Revenant has Eido running the Apothecary, which lets players craft two types of consumable items: combat and reward tonics. Chugging a combat tonic will improve one of the Artifact mods you currently have equipped, giving you bigger bonuses to whatever perk they already offer. Reward tonics are tied to specific weapons in the episode, and using one will increase the likelihood that you’ll find an enhanced version of that weapon on your travels.

Bungie also showed a quick preview of some of the hot new gear coming to Destiny 2. The perfectly named Xurfboard is essentially a sci-fi surfboard for your character to zip around on, decorated with sigils of The Nine, the faction of in-game vendor Xur. Players can also look forward to collecting some appropriately Halloween-y wizard robes.

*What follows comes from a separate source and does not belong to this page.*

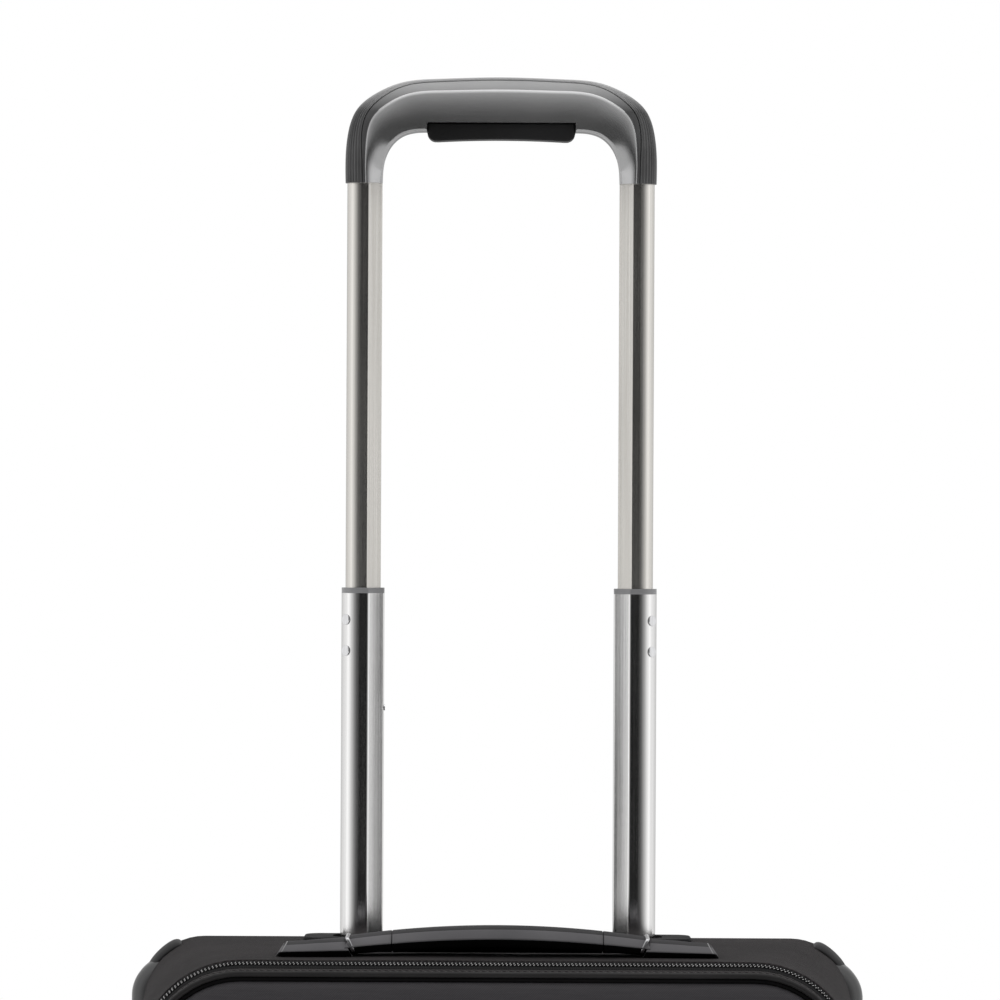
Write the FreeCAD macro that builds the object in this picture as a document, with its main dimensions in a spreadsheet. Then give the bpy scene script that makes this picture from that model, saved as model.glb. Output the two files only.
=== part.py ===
"""Softside upright suitcase: a fabric carry-on on two wheels, with a two-stage pull-out handle.

The row frame has +Z up and the case's front towards -Y. The origin is on the floor, under the
middle of the case. Lengths are millimetres. The pull-out handle stands at its highest stop.
"""

import FreeCAD
import Part

import math
import os

import Sketcher
from FreeCAD import Placement, Rotation, Vector

DIMENSIONS = {
    # The fabric case, a rounded box whose corners open out towards the front rim
    "case_half_width": 183.5,
    "rim_half_width": 178.0,
    "case_floor": 42.0,
    "case_top": 569.5,
    "rim_top": 569.5,
    "case_back": 102.0,
    "rim_plane": -84.0,
    "back_corner": 30.0,
    "rim_corner": 52.0,
    "cover_wall": 2.2,
    "frame_wall": 2.0,
    "lining_wall": 1.0,
    "layer_gap": 0.1,
    "lining_back": 60.0,
    "piping_radius": 2.6,
    # The lid and its pockets
    "chain_depth": 4.0,
    "chain_wall": 2.6,
    "lid_inset": 3.4,
    "lid_front": -104.0,
    "lid_wall": 3.0,
    "lid_piping_radius": 1.5,
    "panel_inset": 9.0,
    "panel_front": -108.5,
    "pocket_half_width": 150.0,
    "pocket_floor": 72.0,
    "pocket_top": 394.0,
    "pocket_front": -112.5,
    "pocket_chain_height": 5.0,
    "upper_chain_level": 512.0,
    # The pull-out handle's tubes: a D section with a slanted inner face
    "tube_outer_side": 81.5,
    "tube_ridge": 67.5,
    "tube_inner_side": 59.3,
    "tube_front": 69.5,
    "tube_back": 82.5,
    "tube_wall": 1.2,
    "outer_tube_gap": 0.9,
    "outer_tube_wall": 1.3,
    "upper_tube_inset": 2.0,
    "upper_tube_wall": 1.0,
    "collar_top": 751.0,
    "collar_height": 2.8,
    "sleeve_bottom": 701.0,
    "mid_tube_bottom": 400.0,
    "upper_tube_bottom": 700.0,
    "grip_leg_bottom": 960.0,
    "grip_socket_depth": 25.0,
    "stop_pitch": 50.8,
    "stop_count": 5.0,
    "lock_height": 688.0,
    "lock_pin_radius": 2.2,
    "rivet_radius": 2.75,
    # The bezel that the handle sinks into
    "bezel_half_width": 100.0,
    "bezel_front": 57.0,
    "bezel_back": 94.0,
    "flange_height": 1.7,
    "flange_level": 569.6,
    "well_half_width": 87.0,
    "well_front": 62.0,
    "well_back": 90.0,
    "well_floor": 518.0,
    "well_wall": 2.0,
    # The grip
    "grip_half_width": 80.2,
    "grip_top": 1014.9,
    "grip_front": 65.5,
    "grip_depth": 21.0,
    "band_wall": 2.0,
    "button_half_width": 38.2,
    "button_bottom": 981.3,
    "button_top": 991.0,
    "button_travel": 4.0,
    # The wheels
    "wheel_radius": 35.0,
    "wheel_width": 24.0,
    "wheel_offset": 158.0,
    "wheel_axle_back": 79.5,
    "hub_radius": 24.0,
    "bearing_radius": 11.0,
    "bearing_width": 7.0,
    "axle_radius": 4.0,
    "housing_inner": 132.0,
    "housing_outer": 187.0,
    "housing_front": 38.0,
    "housing_back": 106.0,
    "housing_bottom": 22.0,
    "housing_top": 96.0,
    # The feet
    "foot_inner": 92.0,
    "foot_outer": 130.0,
    "foot_front": -78.0,
    "foot_back": -48.0,
    "screw_radius": 2.0,
    "screw_head_radius": 4.0,
    # The carry handles on the top and on the side
    "carry_half_depth": 17.0,
    "top_handle_centre": -44.0,
    "side_handle_centre": 8.0,
    "side_handle_level": 320.0,
    "side_handle_face": 188.2,
    "cap_inner": 75.0,
    "cap_outer": 111.0,
}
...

Destiny 2 will be getting some fantasy-inspired cosmetics during Revenant. | Bungie

The second half of the livestream looked ahead more to the next expansion, Codename: Apollo. When Bungie announced its new update structure, it said that future expansions could take on entirely new types of gameplay, drawing inspiration from Metroidvania and roguelike games. It’s making good on that promise right away, as Apollo will take on a Metroidvania-inspired structure for a non-linear campaign that lets players explore its locations in any order. As narrative director Alison Lührs explains, players may need to visit one location to unlock a path to speak to a character in another, and the story will change based on the order in which they’re visited.

Lührs also provided some narrative rationale for Destiny 2’s switch to two expansions per year, saying it will help the pace of the story.

“With these two tentpoles beats a year, the feeling that the world is changing and growing and moving is going to come much quicker now,” she said. “Which means we can move the plot along at a much quicker pace than we used to.”

To that end, Bungie will be breaking with a long-criticized aspect of Destiny 2, where important NPCs are scattered throughout the galaxy, requiring players to make constant stops at the same locations over and over. Lührs says that starting with Revenant, characters will be more present in different locations in the world, and the need to repeatedly return to their fixed spots will be a thing of the past by the launch of Apollo.

Destiny 2’s Apollo expansion sends players to some brand-new locations with a non-linear structure. | Bungie

Finally, Bungie announced sweeping changes to how gear works, with the introduction of “next-generation armor.” Bungie says in a companion blog post that it’s aiming to make building an armor set “more active” with stats that are “more impactful, less confusing, and less constraining” starting with Revenant. Overall, there will be fewer unique stats on any given piece of armor, but each point in those stats will provide bigger benefits. On top of that, armor will be getting set bonuses. Like in many RPGs, equipping different armor pieces from the same set will grant additional abilities, with bonuses applied at two and four armor pieces.

However all these changes shake out, it’s safe to say that Destiny 2 should feel like a very different game than it does now by the time Apollo launches next year. Not every one of them is likely to be a total hit with players, but for a game that’s followed the same structure for so long, mixing up everything from core systems to the pace of story developments feels like a welcome refresh. We’ll get our first taste of the new era of Destiny 2 when Revenant: Act 1 launches on October 8.